In Ray Bradbury’s short story “The Veldt,” George Hadley is the father to two ten-year old children, Peter and Wendy – almost certainly named for the characters from “Peter Pan” who would rather not grow up – and whose history of spoiling his children has brought his family to a dreadful conclusion. George and his wife Lydia are doting parents who begin to regret over-indulging Peter and Wendy to such extremes. Those extremes include the construction of an expensive nursery -- “. . .it had cost half again as much as the rest of the house. ‘But nothing's too good for our children,’ George had said” – as part of their Happylife Home, a marvel of technological sophistication that performs every conceivable task, leaving the human occupants to their leisure. For Peter and Wendy, that leisure involves constant use of the nursery, which magically transforms into whatever location or fantasy the children envision. As Bradbury describes George’s contemplation of this technological marvel:
“Remarkable how the nursery caught the telepathic emanations of the children's minds and created life to fill their every desire.”
Lately, however, the children’s vision has been of the African veldt, populated by ravenous lions perpetually feeding on some manner of captured prey.
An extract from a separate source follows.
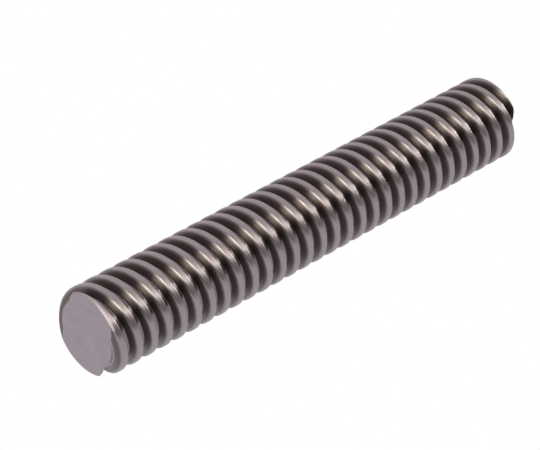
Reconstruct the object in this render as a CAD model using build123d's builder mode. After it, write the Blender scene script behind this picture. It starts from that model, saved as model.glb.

While increasingly concerned about his children’s obsession with Africa, however, George is in a state of denial regarding the dangers the nursery poses in the hands (or minds) of resentful, vindictive children. Escaping a close call with the lions following an examination of the nursery, with Lydia terrified of what might have happened, George laughs off the incident and attempts to calm his wife:
"Walls, Lydia, remember; crystal walls, that's all they are. Oh, they look real, I must admit - Africa in your parlor - but it's all dimensional, superreactionary, supersensitive color film and mental tape film behind glass screens. It's all odorophonics and sonics, Lydia."
As George begins to see the nursery for what it is, though, his demeanor changes; he becomes increasingly wary of his children’s obsession with the African images, but it is too late.
Bradbury provides minimal information on George Hadley. We know he is a devoted father and husband. We know he has tried to do what he thought was best for his children. Unfortunately for him and Lydia, however, the children’s anger over George’s minimal punishments, like shutting down the nursery for a few days, has stoked a murderous resentment. The Hadley’s spoiled their children rotten, and they pay a very serious price.